Despite that hurdle, said Dutt, Breakthrough’s message has seeped into pop culture — a question about one of the ads was included on India’s version of the game show “Who Wants To Be A Millionaire.”

Also promising are signs of a greater openness about sex in the larger culture. For instance, Lakshmi, a former actress who is Tamil Nadu’s equivalent of Oprah Winfrey, recently focused one of her talk shows on homosexuality — a first for this culturally conservative state.

It hasn't all been plainsailing, though. Despite initial feedback showing that men in the north and western parts of the country understood and responded well to the campaign’s dual goal of gender sensitivity and HIV/AIDS awareness, in the south, where HIV/AIDS rates are the highest, men bristled at the idea that they did not care enough about their wives.

Pandora’s box
Part of the government’s reticence is steeped in cultural tradition and widespread belief that unfettered sexuality is promoted by discussion of safe-sex practices. In addition, says Breakthrough, publicly acknowledging the need to protect against HIV/AIDS would mean acknowledging that sex takes place outside the sphere of marriage. 

It is a dilemma that has dictated the AIDS debate in many cultures, but in largely conservative India it forces the country to confront issues that it has long avoided, including men having sex with men and women’s unequal status in their sexual partnerships.

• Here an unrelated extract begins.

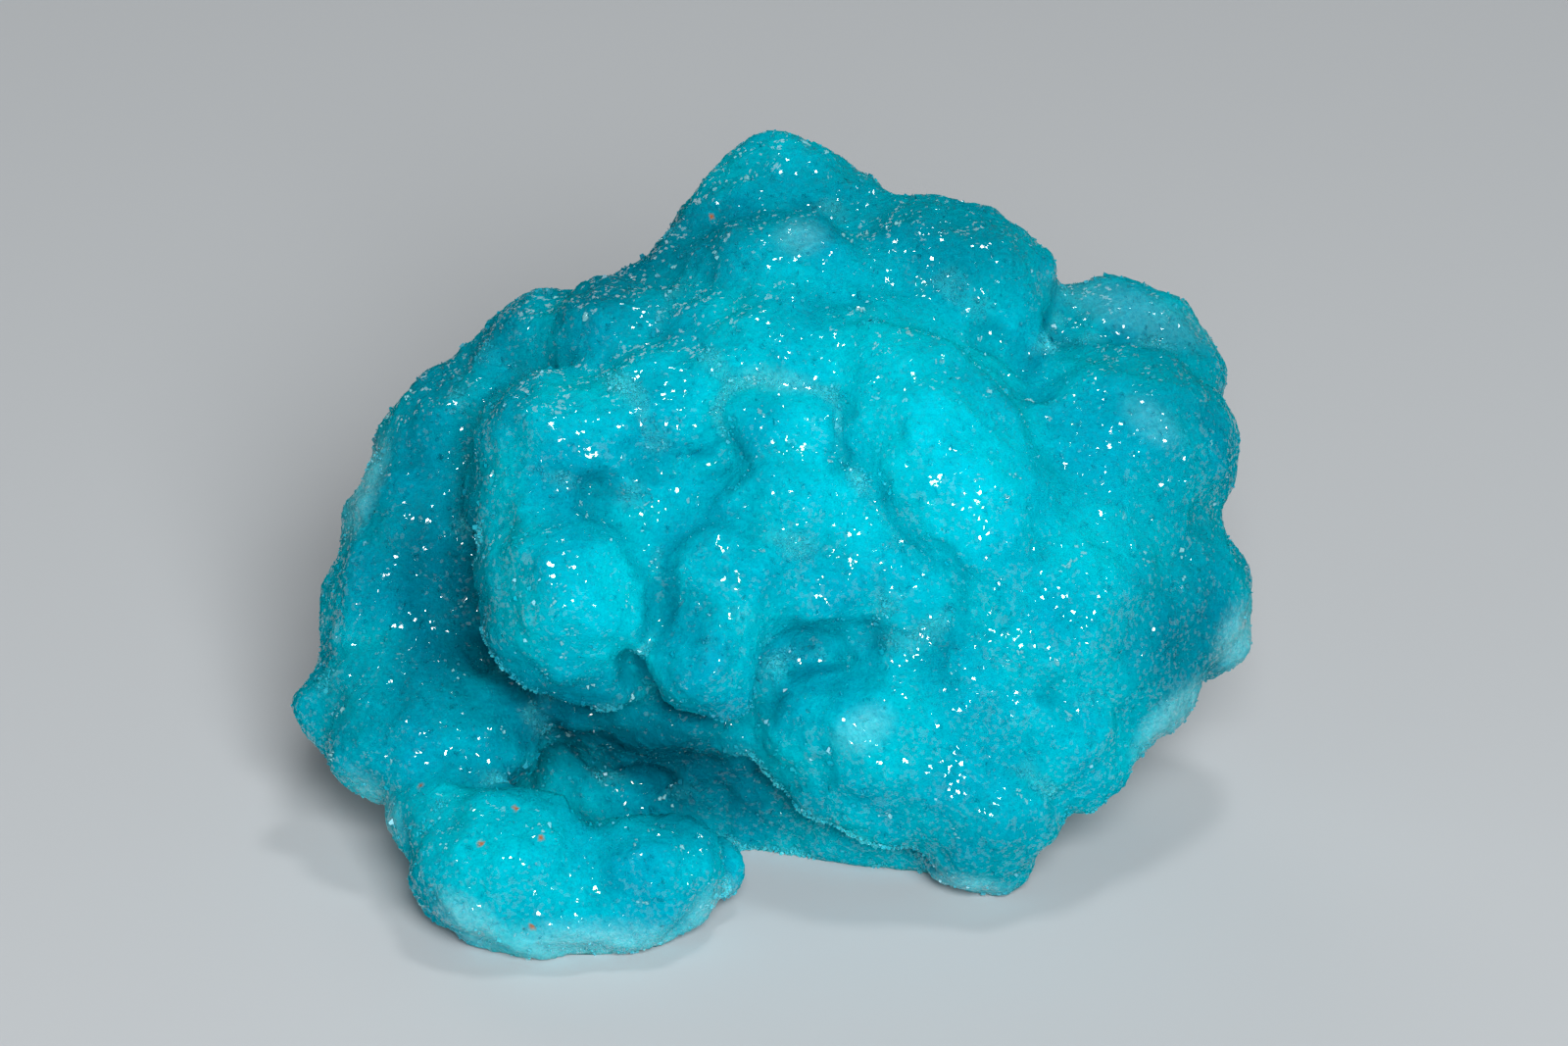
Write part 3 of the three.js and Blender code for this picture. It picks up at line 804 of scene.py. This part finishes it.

Neilesh Shelat, a former HIV/AIDS outreach worker in Chennai, the largest city in southern India, said the stigma surrounding sexual activity is one of the biggest barriers to curbing the spread of the infection. Sex “is everywhere, but people won’t talk about it.”

Shelat cited the example of Khoovakam, an annual religious festival in Tamil Nadu, a state with one of the highest rates of HIV infection.

“Men from all over the country gather in a field to celebrate religious rites during the day, and at night it becomes a sexual free for all,” said Shelat. “These men then go home to their wives. Do you know what a public health nightmare that is?”

Breaking through the cultural taboos
To counter this, as well as the generally weak societal position of Indian women, the ads place the burden of responsibility of condom use on men. The idea behind the campaign is that “What kind of man are you?”becomes code for what kind of husband, father, protector are you? 

Dutt, Breakthrough’s founder, cautions that these are but initial steps on a long road to HIV/AIDS awareness and acceptance.

“Sex and sexuality is a difficult conversation in every culture,” said Dutt. “It was just as difficult in the U.S. when we started to grapple with gay identity and sexuality with HIV/AIDS.”